- DATASET EXTRACT:
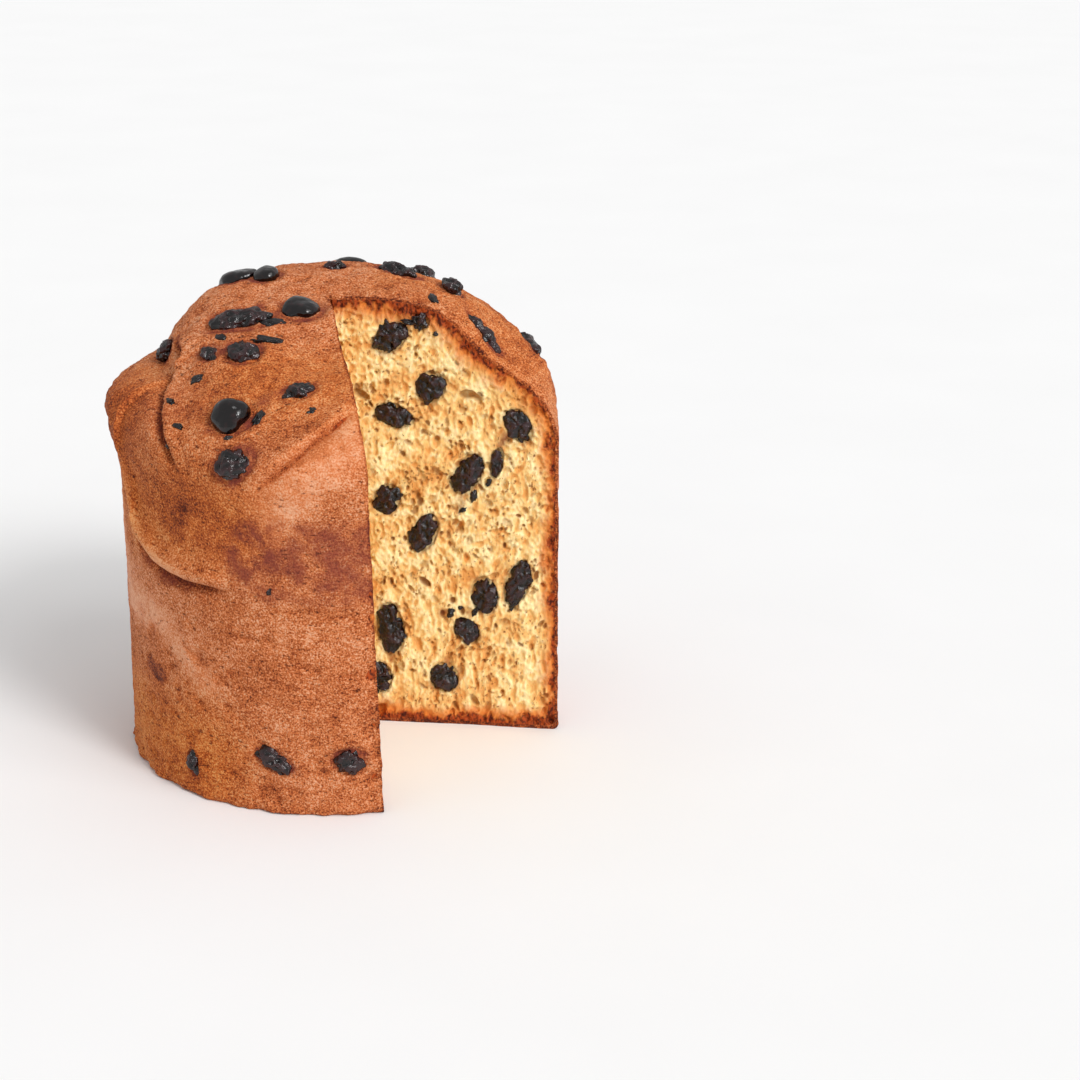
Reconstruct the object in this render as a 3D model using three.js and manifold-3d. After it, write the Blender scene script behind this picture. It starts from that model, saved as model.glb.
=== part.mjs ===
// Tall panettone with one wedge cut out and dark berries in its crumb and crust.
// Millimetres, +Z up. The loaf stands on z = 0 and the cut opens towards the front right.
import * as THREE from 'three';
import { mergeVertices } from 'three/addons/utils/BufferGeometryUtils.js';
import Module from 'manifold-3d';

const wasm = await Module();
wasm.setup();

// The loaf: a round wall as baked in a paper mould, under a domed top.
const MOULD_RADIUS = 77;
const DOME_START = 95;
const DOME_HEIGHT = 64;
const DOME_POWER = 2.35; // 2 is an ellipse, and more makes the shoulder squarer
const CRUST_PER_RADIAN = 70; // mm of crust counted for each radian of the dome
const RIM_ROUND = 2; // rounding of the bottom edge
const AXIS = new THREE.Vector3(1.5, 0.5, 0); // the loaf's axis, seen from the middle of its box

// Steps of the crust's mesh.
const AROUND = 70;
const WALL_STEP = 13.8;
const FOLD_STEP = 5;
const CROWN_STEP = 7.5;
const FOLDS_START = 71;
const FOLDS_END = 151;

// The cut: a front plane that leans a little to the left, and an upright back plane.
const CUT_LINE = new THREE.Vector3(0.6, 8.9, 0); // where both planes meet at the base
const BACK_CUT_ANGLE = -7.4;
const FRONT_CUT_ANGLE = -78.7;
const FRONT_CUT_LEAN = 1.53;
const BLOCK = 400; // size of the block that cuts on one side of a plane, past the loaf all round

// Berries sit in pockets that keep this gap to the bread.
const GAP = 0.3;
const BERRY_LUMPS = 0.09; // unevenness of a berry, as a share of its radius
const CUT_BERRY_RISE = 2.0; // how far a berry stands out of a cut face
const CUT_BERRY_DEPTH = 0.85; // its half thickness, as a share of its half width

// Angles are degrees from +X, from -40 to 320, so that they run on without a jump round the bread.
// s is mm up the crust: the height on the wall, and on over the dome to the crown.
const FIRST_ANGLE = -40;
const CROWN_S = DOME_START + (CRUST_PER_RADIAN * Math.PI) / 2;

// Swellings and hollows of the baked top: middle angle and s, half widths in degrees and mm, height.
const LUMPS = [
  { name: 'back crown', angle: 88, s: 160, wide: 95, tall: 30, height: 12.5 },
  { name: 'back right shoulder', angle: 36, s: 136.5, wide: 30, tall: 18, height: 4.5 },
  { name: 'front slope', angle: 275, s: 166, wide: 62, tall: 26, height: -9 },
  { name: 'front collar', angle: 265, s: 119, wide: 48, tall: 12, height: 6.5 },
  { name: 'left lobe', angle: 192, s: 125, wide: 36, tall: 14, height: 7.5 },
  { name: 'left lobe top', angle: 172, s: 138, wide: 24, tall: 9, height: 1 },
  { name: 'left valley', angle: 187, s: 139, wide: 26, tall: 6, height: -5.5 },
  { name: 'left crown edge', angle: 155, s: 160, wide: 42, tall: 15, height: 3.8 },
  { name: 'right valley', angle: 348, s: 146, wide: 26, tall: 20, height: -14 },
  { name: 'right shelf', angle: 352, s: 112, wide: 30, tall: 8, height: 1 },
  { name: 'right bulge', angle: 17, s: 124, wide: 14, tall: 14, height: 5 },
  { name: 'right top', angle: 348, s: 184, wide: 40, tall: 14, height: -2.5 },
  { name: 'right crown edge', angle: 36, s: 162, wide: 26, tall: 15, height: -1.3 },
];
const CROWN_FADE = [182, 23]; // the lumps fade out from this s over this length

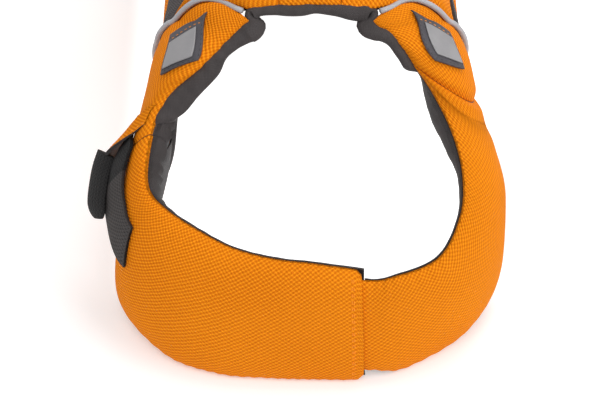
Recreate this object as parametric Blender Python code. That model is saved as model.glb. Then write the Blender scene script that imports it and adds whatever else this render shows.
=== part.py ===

- WORK INSTRUCTIONS: Exactly and only the lines from the line containing "Recreate this object" through the last line of the entries should be copied, both ends included.

- EXERCISE OUTPUT:
Recreate this object as parametric Blender Python code. That model is saved as model.glb. Then write the Blender scene script that imports it and adds whatever else this render shows.
=== part.py ===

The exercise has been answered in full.